[START]
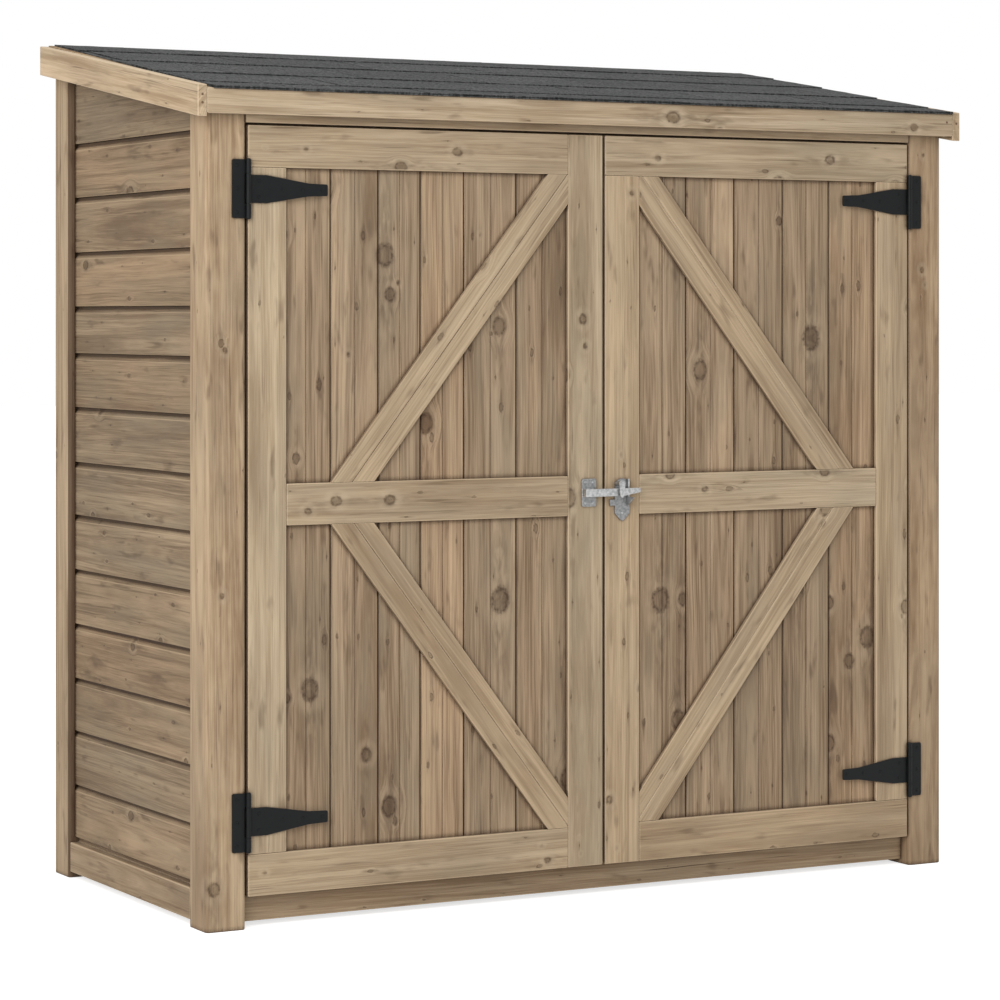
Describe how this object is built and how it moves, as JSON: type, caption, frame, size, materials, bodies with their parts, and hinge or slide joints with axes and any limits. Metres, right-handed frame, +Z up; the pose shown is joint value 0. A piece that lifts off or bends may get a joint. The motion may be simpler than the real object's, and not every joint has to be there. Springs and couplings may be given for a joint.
{
  "type": "wooden garden shed",
  "caption": "Lean-to wooden garden shed with shiplap walls, a felted pent roof and a pair of framed and braced doors on tee hinges with a gate latch.",
  "frame": {"origin": "on the ground, in the middle of the footprint of the four corner posts, under the middle bearer", "axes": "+Z up, +X to the right along the front, +Y from the door side to the back wall"},
  "size_m": [2.048, 0.966, 2.0217],
  "materials": {
    "post_timber": "rough sawn, weathered",
    "wall_boards": "rough sawn, weathered",
    "door_frame": "rough sawn, weathered",
    "door_boards": "rough sawn, weathered",
    "trim_boards": "rough sawn, weathered",
    "inner_timber": "rough sawn, weathered",
    "roofing_felt": "mineral granules",
    "black_iron": "satin black",
    "galvanised_steel": "dull zinc"
  },
  "bodies": {
    "shed": {"post_front_left": "post_timber", "post_front_right": "post_timber", "post_back_left": "post_timber", "post_back_right": "post_timber", "bottom_rail_left": "post_timber", "bottom_rail_right": "post_timber", "bottom_rail_back": "post_timber", "sill_front": "post_timber", "header_front": "post_timber", "wall_left": "wall_boards", "wall_right": "wall_boards", "wall_back": "wall_boards", "fascia_front": "trim_boards", "barge_left": "trim_boards", "barge_right": "trim_boards", "floor": "inner_timber", "floor_bearers": "inner_timber", "door_stops": "inner_timber", "beam_back": "inner_timber", "roof_purlin": "inner_timber", "roof_deck": "inner_timber", "roof_felt": "roofing_felt", "hinge_plates_left": "black_iron", "hinge_plates_right": "black_iron"},
    "left_door": {"left_door_boards": "door_boards", "left_door_top_rail": "door_frame", "left_door_middle_rail": "door_frame", "left_door_bottom_rail": "door_frame", "left_door_hinge_stile": "door_frame", "left_door_meeting_stile": "door_frame", "left_door_braces": "door_frame", "hinge_straps_left": "black_iron", "latch_striker": "galvanised_steel"},
    "right_door": {"right_door_boards": "door_boards", "right_door_top_rail": "door_frame", "right_door_middle_rail": "door_frame", "right_door_bottom_rail": "door_frame", "right_door_hinge_stile": "door_frame", "right_door_meeting_stile": "door_frame", "right_door_braces": "door_frame", "hinge_straps_right": "black_iron", "latch_keeper": "galvanised_steel"},
    "latch_pawl": {"latch_pawl": "galvanised_steel"}
  },
  "joints": [
    {"name": "left_door_hinge", "type": "hinge", "parent": "shed", "child": "left_door", "pos_m": [-0.8915, -0.467, 0.9365], "axis": [0, 0, -1], "range_deg": [0, 170]},
    {"name": "right_door_hinge", "type": "hinge", "parent": "shed", "child": "right_door", "pos_m": [0.8915, -0.467, 0.9365], "axis": [0, 0, 1], "range_deg": [0, 170]},
    {"name": "latch_pawl_pivot", "type": "hinge", "parent": "right_door", "child": "latch_pawl", "pos_m": [0.056, -0.4865, 0.963], "axis": [0, 1, 0], "range_deg": [0, 100]}
  ]
}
[END]
Instructions to follow: Would you copy out each line exactly as written?

Answer to the exercise:
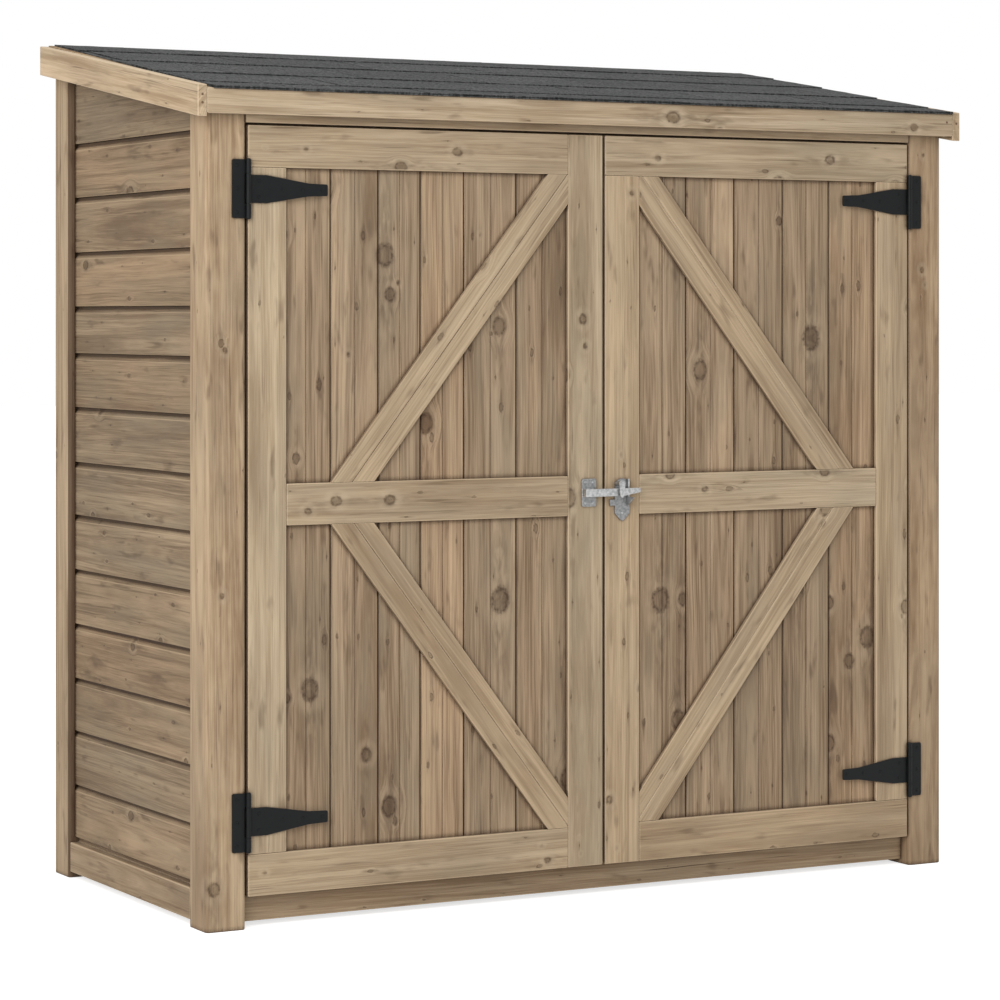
Describe how this object is built and how it moves, as JSON: type, caption, frame, size, materials, bodies with their parts, and hinge or slide joints with axes and any limits. Metres, right-handed frame, +Z up; the pose shown is joint value 0. A piece that lifts off or bends may get a joint. The motion may be simpler than the real object's, and not every joint has to be there. Springs and couplings may be given for a joint.
{
  "type": "wooden garden shed",
  "caption": "Lean-to wooden garden shed with shiplap walls, a felted pent roof and a pair of framed and braced doors on tee hinges with a gate latch.",
  "frame": {"origin": "on the ground, in the middle of the footprint of the four corner posts, under the middle bearer", "axes": "+Z up, +X to the right along the front, +Y from the door side to the back wall"},
  "size_m": [2.048, 0.966, 2.0217],
  "materials": {
    "post_timber": "rough sawn, weathered",
    "wall_boards": "rough sawn, weathered",
    "door_frame": "rough sawn, weathered",
    "door_boards": "rough sawn, weathered",
    "trim_boards": "rough sawn, weathered",
    "inner_timber": "rough sawn, weathered",
    "roofing_felt": "mineral granules",
    "black_iron": "satin black",
    "galvanised_steel": "dull zinc"
  },
  "bodies": {
    "shed": {"post_front_left": "post_timber", "post_front_right": "post_timber", "post_back_left": "post_timber", "post_back_right": "post_timber", "bottom_rail_left": "post_timber", "bottom_rail_right": "post_timber", "bottom_rail_back": "post_timber", "sill_front": "post_timber", "header_front": "post_timber", "wall_left": "wall_boards", "wall_right": "wall_boards", "wall_back": "wall_boards", "fascia_front": "trim_boards", "barge_left": "trim_boards", "barge_right": "trim_boards", "floor": "inner_timber", "floor_bearers": "inner_timber", "door_stops": "inner_timber", "beam_back": "inner_timber", "roof_purlin": "inner_timber", "roof_deck": "inner_timber", "roof_felt": "roofing_felt", "hinge_plates_left": "black_iron", "hinge_plates_right": "black_iron"},
    "left_door": {"left_door_boards": "door_boards", "left_door_top_rail": "door_frame", "left_door_middle_rail": "door_frame", "left_door_bottom_rail": "door_frame", "left_door_hinge_stile": "door_frame", "left_door_meeting_stile": "door_frame", "left_door_braces": "door_frame", "hinge_straps_left": "black_iron", "latch_striker": "galvanised_steel"},
    "right_door": {"right_door_boards": "door_boards", "right_door_top_rail": "door_frame", "right_door_middle_rail": "door_frame", "right_door_bottom_rail": "door_frame", "right_door_hinge_stile": "door_frame", "right_door_meeting_stile": "door_frame", "right_door_braces": "door_frame", "hinge_straps_right": "black_iron", "latch_keeper": "galvanised_steel"},
    "latch_pawl": {"latch_pawl": "galvanised_steel"}
  },
  "joints": [
    {"name": "left_door_hinge", "type": "hinge", "parent": "shed", "child": "left_door", "pos_m": [-0.8915, -0.467, 0.9365], "axis": [0, 0, -1], "range_deg": [0, 170]},
    {"name": "right_door_hinge", "type": "hinge", "parent": "shed", "child": "right_door", "pos_m": [0.8915, -0.467, 0.9365], "axis": [0, 0, 1], "range_deg": [0, 170]},
    {"name": "latch_pawl_pivot", "type": "hinge", "parent": "right_door", "child": "latch_pawl", "pos_m": [0.056, -0.4865, 0.963], "axis": [0, 1, 0], "range_deg": [0, 100]}
  ]
}